Falling by Simona Ahrnstedt

Falling by Simona Ahrnstedt

Author:Simona Ahrnstedt [Ahrnstedt, Simona]
Language: eng
Format: epub
Publisher: Little, Brown Book Group
Published: 2017-07-24T18:30:00+00:00


Chapter 36

The next day, the shit hit the fan.

“The twins died last night,” Idris said when Isobel arrived at the hospital. He was on the stairs, smoking, looking tired.

“Merde.” They had delivered them the day before, by C-section, and they had been horribly small. “How’s the mother?” she asked.

“Her family came to get her.” He let out smoke, stared into the distance. “Do you feel it?” he asked after a while.

Isobel nodded. It was there, an unease, palpable in the air. A new silence, a low pressure, an absence of sound. A foreboding that something was about to happen.

“Some of the staff have disappeared,” he said, taking another drag.

That was often how it started. The locals were the first to know. A rumor, spreading quickly during morning prayers. Men, secretly arming themselves. Women, seeking shelter for themselves and their children.

She followed Idris into the hospital, wondering where Marius could be. It was warmer than before, and she slapped her neck. Was it her imagination, or were the insects biting even harder today?

“We have a lot of patients,” Idris said as he washed his hands. He clutched his notepad. “I need to go back to ICU. Can you look into this?”

He gave her a handwritten note.

“What is it?”

“They came in this morning. Boy. Two years old. Trouble breathing. They’ve walked for days.”

“So far? Where from?”

“The desert. His blood count isn’t good.” Idris shook his head. “They should’ve brought him much earlier.”

“I’ll take it.”

Idris disappeared, and Isobel left to find the family. She quickly greeted the father, Muhammed, a tall, serious man with a tattoo of a bird’s footprint on the entire left side of his face. The mother, Halima, who didn’t look a day older than fifteen, sat with the boy in her arms.

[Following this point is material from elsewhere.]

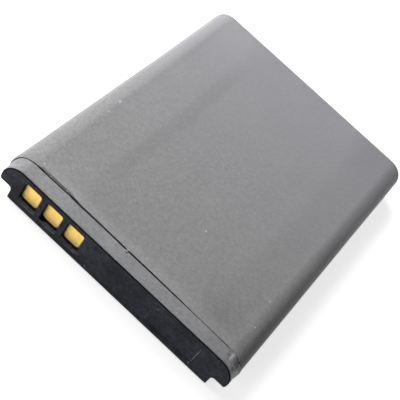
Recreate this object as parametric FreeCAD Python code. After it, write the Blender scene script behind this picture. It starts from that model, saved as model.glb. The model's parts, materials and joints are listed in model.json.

“What’s his name?” Isobel asked softly as she glanced at her patient.

“Ahmed,” Halima whispered. She was dressed in a piece of colorful fabric, dusty with sand. She had a tattoo similar to her husband’s on her cheek.

As Isobel examined the boy, he was silent. That was never a good sign. A child who cried, protested, or screamed was a child who still wanted to live. When Isobel tried to give him an injection, he was so dehydrated she couldn’t get the needle in.

“Medicine,” the father snapped. “My son needs medicine.”

Yes, Ahmed needed medicine. And nourishment. If only they had been able to get him here earlier.

She filled a pipette with a nutrient solution and gave the parents what she hoped was a reassuring and confident smile.

“Give him this. A drop at a time until it’s finished,” she told them, hoping it would be enough.

“Where are you going?” the father asked, blocking her way. “You’re the doctor—you have to stay. Help my son.”

“I will come back. Give him the drops. I need to see my other patients. I’ll be back as soon as I can, I promise.”

Muhammed stared at her, but then moved out of the way. Isobel smiled encouragingly at Halima, who had already started to give Ahmed the solution.